**WRITTEN TASK:** Set down the material once more, exactly as it appears.

**RECORDS:**

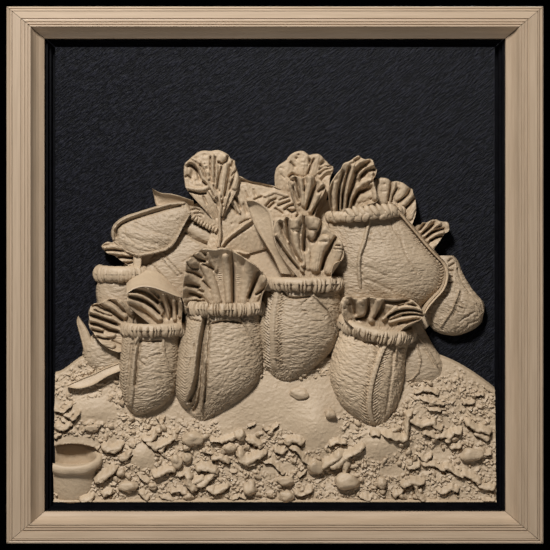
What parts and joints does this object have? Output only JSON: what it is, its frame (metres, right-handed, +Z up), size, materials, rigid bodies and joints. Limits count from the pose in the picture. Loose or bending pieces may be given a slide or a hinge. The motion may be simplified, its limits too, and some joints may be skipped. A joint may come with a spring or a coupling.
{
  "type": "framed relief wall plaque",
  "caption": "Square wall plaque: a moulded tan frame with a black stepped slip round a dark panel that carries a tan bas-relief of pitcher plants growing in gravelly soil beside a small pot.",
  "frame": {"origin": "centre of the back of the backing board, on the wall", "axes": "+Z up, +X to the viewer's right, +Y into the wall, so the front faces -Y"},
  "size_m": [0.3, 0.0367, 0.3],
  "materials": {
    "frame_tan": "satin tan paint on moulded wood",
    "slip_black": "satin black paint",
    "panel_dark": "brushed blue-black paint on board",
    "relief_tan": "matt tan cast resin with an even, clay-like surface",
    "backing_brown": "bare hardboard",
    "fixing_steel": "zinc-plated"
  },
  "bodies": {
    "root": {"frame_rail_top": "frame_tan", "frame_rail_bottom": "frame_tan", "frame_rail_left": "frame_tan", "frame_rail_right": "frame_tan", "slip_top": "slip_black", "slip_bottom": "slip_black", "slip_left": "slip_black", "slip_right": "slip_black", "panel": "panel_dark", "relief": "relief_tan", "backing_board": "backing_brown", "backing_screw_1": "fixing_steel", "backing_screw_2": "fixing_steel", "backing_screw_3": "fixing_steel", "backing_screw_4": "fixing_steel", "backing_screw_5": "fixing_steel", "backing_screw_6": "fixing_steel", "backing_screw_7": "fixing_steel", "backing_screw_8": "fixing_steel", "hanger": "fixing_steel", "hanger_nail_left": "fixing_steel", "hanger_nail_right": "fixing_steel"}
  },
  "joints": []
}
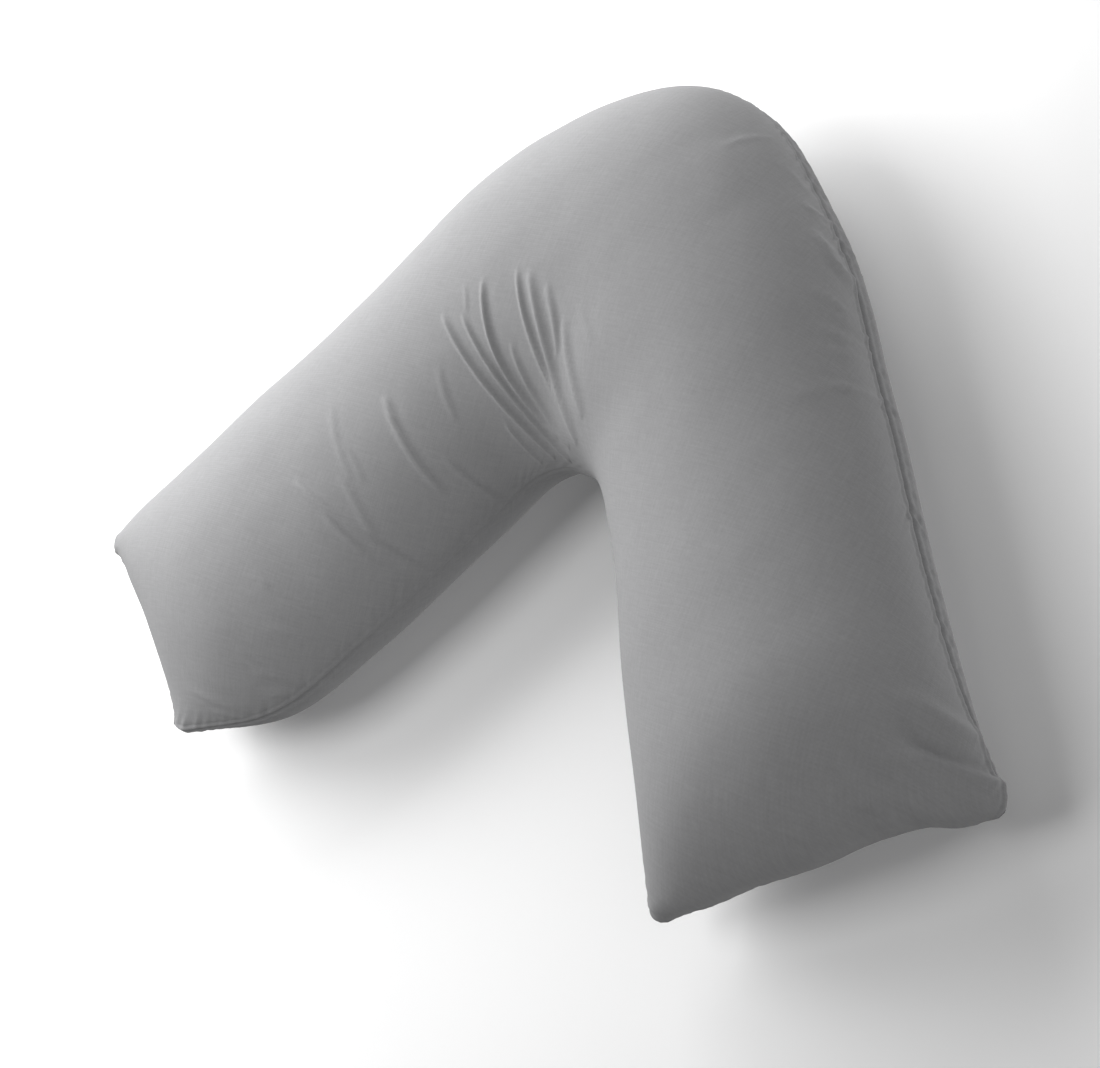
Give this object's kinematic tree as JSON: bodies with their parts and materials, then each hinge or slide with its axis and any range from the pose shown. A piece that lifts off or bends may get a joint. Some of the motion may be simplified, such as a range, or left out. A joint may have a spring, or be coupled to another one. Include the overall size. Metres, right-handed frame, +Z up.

**EXERCISE RESULT:**
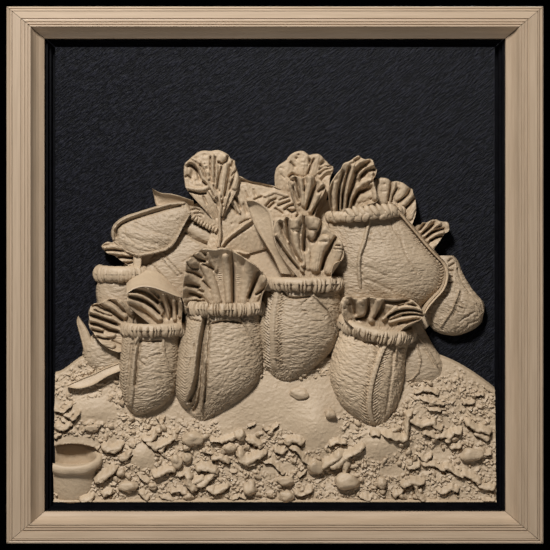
What parts and joints does this object have? Output only JSON: what it is, its frame (metres, right-handed, +Z up), size, materials, rigid bodies and joints. Limits count from the pose in the picture. Loose or bending pieces may be given a slide or a hinge. The motion may be simplified, its limits too, and some joints may be skipped. A joint may come with a spring or a coupling.
{
  "type": "framed relief wall plaque",
  "caption": "Square wall plaque: a moulded tan frame with a black stepped slip round a dark panel that carries a tan bas-relief of pitcher plants growing in gravelly soil beside a small pot.",
  "frame": {"origin": "centre of the back of the backing board, on the wall", "axes": "+Z up, +X to the viewer's right, +Y into the wall, so the front faces -Y"},
  "size_m": [0.3, 0.0367, 0.3],
  "materials": {
    "frame_tan": "satin tan paint on moulded wood",
    "slip_black": "satin black paint",
    "panel_dark": "brushed blue-black paint on board",
    "relief_tan": "matt tan cast resin with an even, clay-like surface",
    "backing_brown": "bare hardboard",
    "fixing_steel": "zinc-plated"
  },
  "bodies": {
    "root": {"frame_rail_top": "frame_tan", "frame_rail_bottom": "frame_tan", "frame_rail_left": "frame_tan", "frame_rail_right": "frame_tan", "slip_top": "slip_black", "slip_bottom": "slip_black", "slip_left": "slip_black", "slip_right": "slip_black", "panel": "panel_dark", "relief": "relief_tan", "backing_board": "backing_brown", "backing_screw_1": "fixing_steel", "backing_screw_2": "fixing_steel", "backing_screw_3": "fixing_steel", "backing_screw_4": "fixing_steel", "backing_screw_5": "fixing_steel", "backing_screw_6": "fixing_steel", "backing_screw_7": "fixing_steel", "backing_screw_8": "fixing_steel", "hanger": "fixing_steel", "hanger_nail_left": "fixing_steel", "hanger_nail_right": "fixing_steel"}
  },
  "joints": []
}
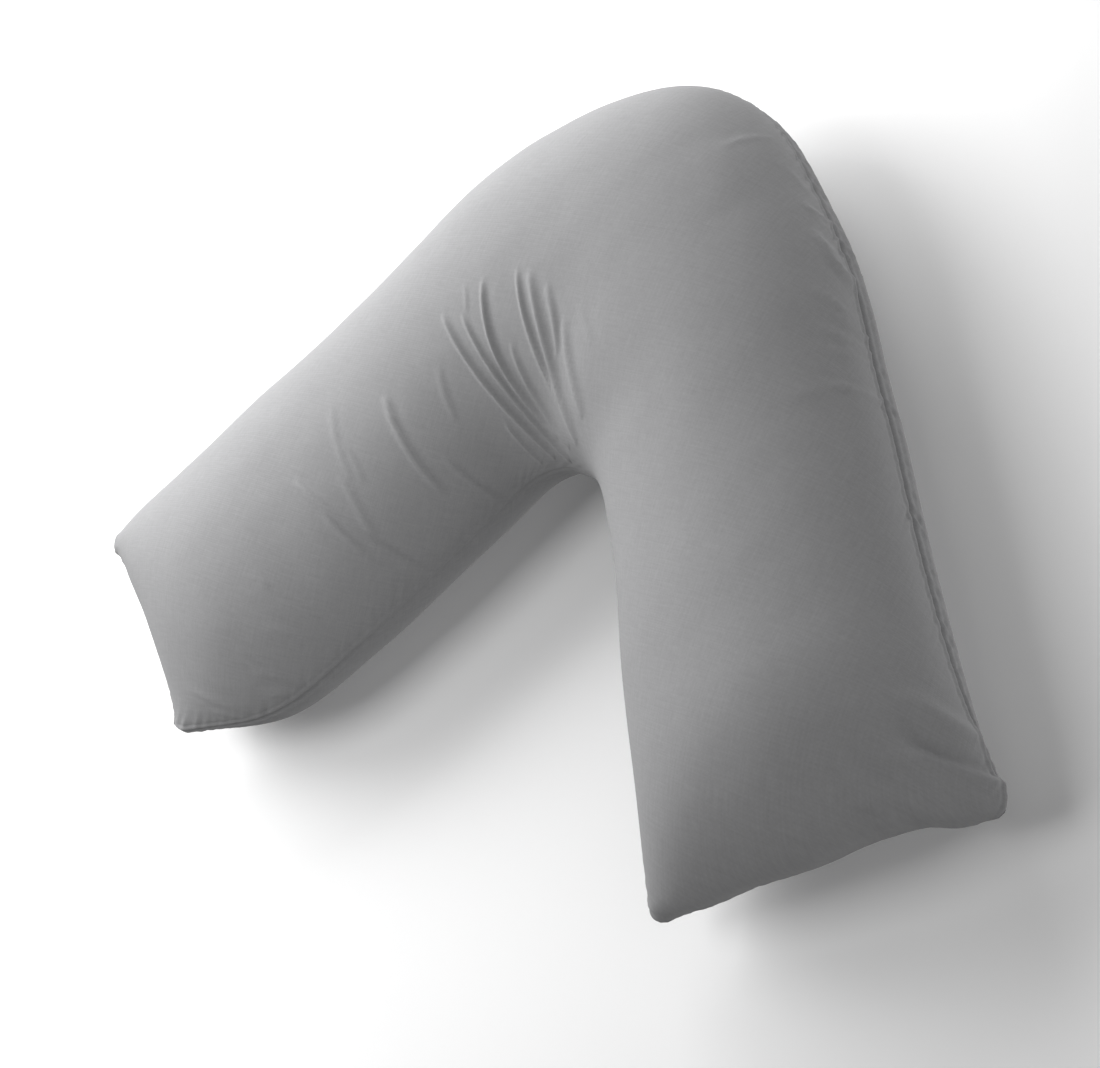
Give this object's kinematic tree as JSON: bodies with their parts and materials, then each hinge or slide with its axis and any range from the pose shown. A piece that lifts off or bends may get a joint. Some of the motion may be simplified, such as a range, or left out. A joint may have a spring, or be coupled to another one. Include the overall size. Metres, right-handed frame, +Z up.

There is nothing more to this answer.